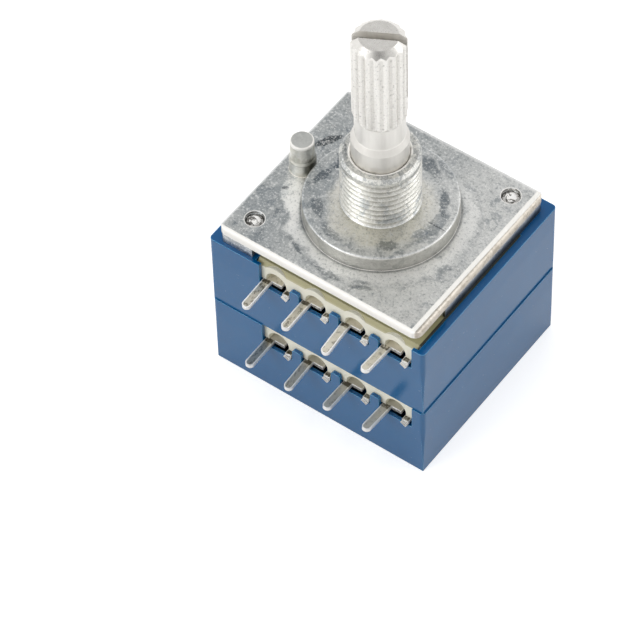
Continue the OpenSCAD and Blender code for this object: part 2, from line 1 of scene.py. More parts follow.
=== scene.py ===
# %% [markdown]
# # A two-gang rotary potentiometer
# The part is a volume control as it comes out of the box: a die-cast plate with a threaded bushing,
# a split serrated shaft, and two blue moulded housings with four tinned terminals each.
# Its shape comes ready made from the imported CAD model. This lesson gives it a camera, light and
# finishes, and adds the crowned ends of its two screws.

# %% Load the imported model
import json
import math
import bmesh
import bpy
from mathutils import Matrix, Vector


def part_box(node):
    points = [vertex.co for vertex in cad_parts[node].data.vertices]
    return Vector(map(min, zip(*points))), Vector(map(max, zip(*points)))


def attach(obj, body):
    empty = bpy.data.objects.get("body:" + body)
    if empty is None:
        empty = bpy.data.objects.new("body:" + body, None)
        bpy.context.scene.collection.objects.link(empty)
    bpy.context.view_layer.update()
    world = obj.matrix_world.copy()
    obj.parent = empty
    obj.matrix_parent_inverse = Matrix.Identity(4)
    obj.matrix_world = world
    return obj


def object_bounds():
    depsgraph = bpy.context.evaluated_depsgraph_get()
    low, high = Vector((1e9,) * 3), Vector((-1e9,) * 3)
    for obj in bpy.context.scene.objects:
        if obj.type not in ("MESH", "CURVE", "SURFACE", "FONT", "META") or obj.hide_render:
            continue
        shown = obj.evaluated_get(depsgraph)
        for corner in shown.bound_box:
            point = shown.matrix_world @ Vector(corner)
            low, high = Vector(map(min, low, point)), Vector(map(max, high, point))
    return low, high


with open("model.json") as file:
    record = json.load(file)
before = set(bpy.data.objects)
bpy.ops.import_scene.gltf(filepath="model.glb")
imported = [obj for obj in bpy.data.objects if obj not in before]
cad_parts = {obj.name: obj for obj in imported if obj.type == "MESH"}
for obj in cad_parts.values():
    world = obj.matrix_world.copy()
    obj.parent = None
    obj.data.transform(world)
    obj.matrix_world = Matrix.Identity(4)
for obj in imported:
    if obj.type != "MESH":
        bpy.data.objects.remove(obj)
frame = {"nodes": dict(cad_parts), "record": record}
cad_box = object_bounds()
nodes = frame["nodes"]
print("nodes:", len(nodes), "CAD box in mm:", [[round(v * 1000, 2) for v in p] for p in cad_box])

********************

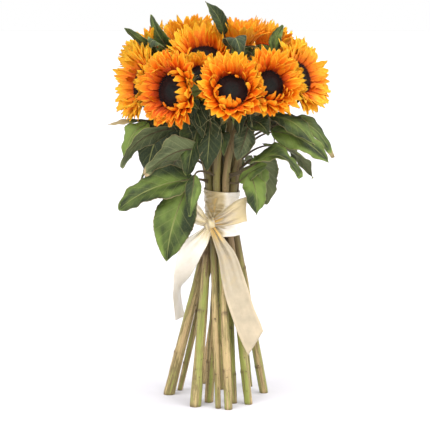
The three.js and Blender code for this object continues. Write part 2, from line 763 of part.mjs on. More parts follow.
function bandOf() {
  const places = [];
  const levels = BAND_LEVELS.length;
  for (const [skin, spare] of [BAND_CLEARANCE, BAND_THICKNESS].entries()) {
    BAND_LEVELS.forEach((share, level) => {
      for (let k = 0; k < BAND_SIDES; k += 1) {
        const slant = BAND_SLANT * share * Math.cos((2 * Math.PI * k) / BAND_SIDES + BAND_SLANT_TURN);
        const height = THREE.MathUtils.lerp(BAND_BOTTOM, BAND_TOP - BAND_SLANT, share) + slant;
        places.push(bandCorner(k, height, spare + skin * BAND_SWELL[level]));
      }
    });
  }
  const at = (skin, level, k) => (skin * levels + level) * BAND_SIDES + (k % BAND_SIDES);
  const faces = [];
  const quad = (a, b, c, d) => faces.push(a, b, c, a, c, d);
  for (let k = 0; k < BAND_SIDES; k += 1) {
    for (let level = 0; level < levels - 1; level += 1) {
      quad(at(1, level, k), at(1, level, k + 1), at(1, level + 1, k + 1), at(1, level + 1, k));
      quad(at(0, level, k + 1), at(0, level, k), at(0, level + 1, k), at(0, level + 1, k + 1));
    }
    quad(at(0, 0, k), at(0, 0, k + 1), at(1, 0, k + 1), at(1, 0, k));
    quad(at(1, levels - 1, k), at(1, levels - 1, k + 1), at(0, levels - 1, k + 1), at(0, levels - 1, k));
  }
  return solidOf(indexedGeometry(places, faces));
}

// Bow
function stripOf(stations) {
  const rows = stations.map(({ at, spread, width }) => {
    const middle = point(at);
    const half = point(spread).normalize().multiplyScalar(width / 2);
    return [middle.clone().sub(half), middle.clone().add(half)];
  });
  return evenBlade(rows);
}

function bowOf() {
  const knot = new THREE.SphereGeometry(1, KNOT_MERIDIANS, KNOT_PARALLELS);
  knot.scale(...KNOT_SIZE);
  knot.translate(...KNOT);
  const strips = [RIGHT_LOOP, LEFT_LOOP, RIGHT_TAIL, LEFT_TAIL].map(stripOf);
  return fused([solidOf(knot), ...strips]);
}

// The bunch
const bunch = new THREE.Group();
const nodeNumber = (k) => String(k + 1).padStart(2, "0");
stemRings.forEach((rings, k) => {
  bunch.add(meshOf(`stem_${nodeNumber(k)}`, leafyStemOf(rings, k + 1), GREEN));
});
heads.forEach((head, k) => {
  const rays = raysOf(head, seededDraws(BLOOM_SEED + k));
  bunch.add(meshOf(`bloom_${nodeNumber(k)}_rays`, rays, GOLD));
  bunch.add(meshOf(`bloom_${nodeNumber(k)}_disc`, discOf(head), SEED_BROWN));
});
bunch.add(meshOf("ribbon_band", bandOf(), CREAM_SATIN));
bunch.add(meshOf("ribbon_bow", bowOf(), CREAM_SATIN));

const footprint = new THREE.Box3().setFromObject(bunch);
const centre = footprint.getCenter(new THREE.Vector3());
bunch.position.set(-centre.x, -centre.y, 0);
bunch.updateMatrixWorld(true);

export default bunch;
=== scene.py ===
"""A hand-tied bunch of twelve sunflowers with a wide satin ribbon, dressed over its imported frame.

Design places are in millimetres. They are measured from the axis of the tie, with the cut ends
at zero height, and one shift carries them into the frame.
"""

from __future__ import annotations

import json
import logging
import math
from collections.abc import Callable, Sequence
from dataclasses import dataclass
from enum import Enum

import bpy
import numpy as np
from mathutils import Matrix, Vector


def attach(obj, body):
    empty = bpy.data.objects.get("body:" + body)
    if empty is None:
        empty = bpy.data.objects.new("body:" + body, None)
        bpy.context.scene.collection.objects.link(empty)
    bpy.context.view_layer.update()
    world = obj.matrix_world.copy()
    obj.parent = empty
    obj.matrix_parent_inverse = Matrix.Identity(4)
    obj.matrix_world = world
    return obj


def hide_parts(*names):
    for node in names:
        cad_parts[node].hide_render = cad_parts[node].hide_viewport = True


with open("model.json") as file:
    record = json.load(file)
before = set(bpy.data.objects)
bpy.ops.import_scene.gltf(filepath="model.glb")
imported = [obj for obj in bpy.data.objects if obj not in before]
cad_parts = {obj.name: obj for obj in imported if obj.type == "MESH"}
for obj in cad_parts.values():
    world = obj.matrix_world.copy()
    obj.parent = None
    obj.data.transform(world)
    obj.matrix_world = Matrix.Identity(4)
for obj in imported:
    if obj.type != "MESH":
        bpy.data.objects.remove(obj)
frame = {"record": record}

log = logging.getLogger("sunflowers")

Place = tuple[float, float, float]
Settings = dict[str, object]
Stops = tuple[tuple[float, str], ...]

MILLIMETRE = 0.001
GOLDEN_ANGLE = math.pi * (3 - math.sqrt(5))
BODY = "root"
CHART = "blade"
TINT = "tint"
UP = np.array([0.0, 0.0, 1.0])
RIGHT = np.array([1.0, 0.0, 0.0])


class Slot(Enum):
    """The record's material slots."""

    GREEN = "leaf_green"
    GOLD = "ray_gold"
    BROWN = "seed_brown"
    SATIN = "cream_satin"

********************

Nothing but the lines from the line that contains "const footprint = new" through the line that contains "Stops = tuple[tuple[float, str], ...]" should be given again, each exactly as it stands, both ends included.

ANSWER TO THIS TASK:
const footprint = new THREE.Box3().setFromObject(bunch);
const centre = footprint.getCenter(new THREE.Vector3());
bunch.position.set(-centre.x, -centre.y, 0);
bunch.updateMatrixWorld(true);

export default bunch;
=== scene.py ===
"""A hand-tied bunch of twelve sunflowers with a wide satin ribbon, dressed over its imported frame.

Design places are in millimetres. They are measured from the axis of the tie, with the cut ends
at zero height, and one shift carries them into the frame.
"""

from __future__ import annotations

import json
import logging
import math
from collections.abc import Callable, Sequence
from dataclasses import dataclass
from enum import Enum

import bpy
import numpy as np
from mathutils import Matrix, Vector


def attach(obj, body):
    empty = bpy.data.objects.get("body:" + body)
    if empty is None:
        empty = bpy.data.objects.new("body:" + body, None)
        bpy.context.scene.collection.objects.link(empty)
    bpy.context.view_layer.update()
    world = obj.matrix_world.copy()
    obj.parent = empty
    obj.matrix_parent_inverse = Matrix.Identity(4)
    obj.matrix_world = world
    return obj


def hide_parts(*names):
    for node in names:
        cad_parts[node].hide_render = cad_parts[node].hide_viewport = True


with open("model.json") as file:
    record = json.load(file)
before = set(bpy.data.objects)
bpy.ops.import_scene.gltf(filepath="model.glb")
imported = [obj for obj in bpy.data.objects if obj not in before]
cad_parts = {obj.name: obj for obj in imported if obj.type == "MESH"}
for obj in cad_parts.values():
    world = obj.matrix_world.copy()
    obj.parent = None
    obj.data.transform(world)
    obj.matrix_world = Matrix.Identity(4)
for obj in imported:
    if obj.type != "MESH":
        bpy.data.objects.remove(obj)
frame = {"record": record}

log = logging.getLogger("sunflowers")

Place = tuple[float, float, float]
Settings = dict[str, object]
Stops = tuple[tuple[float, str], ...]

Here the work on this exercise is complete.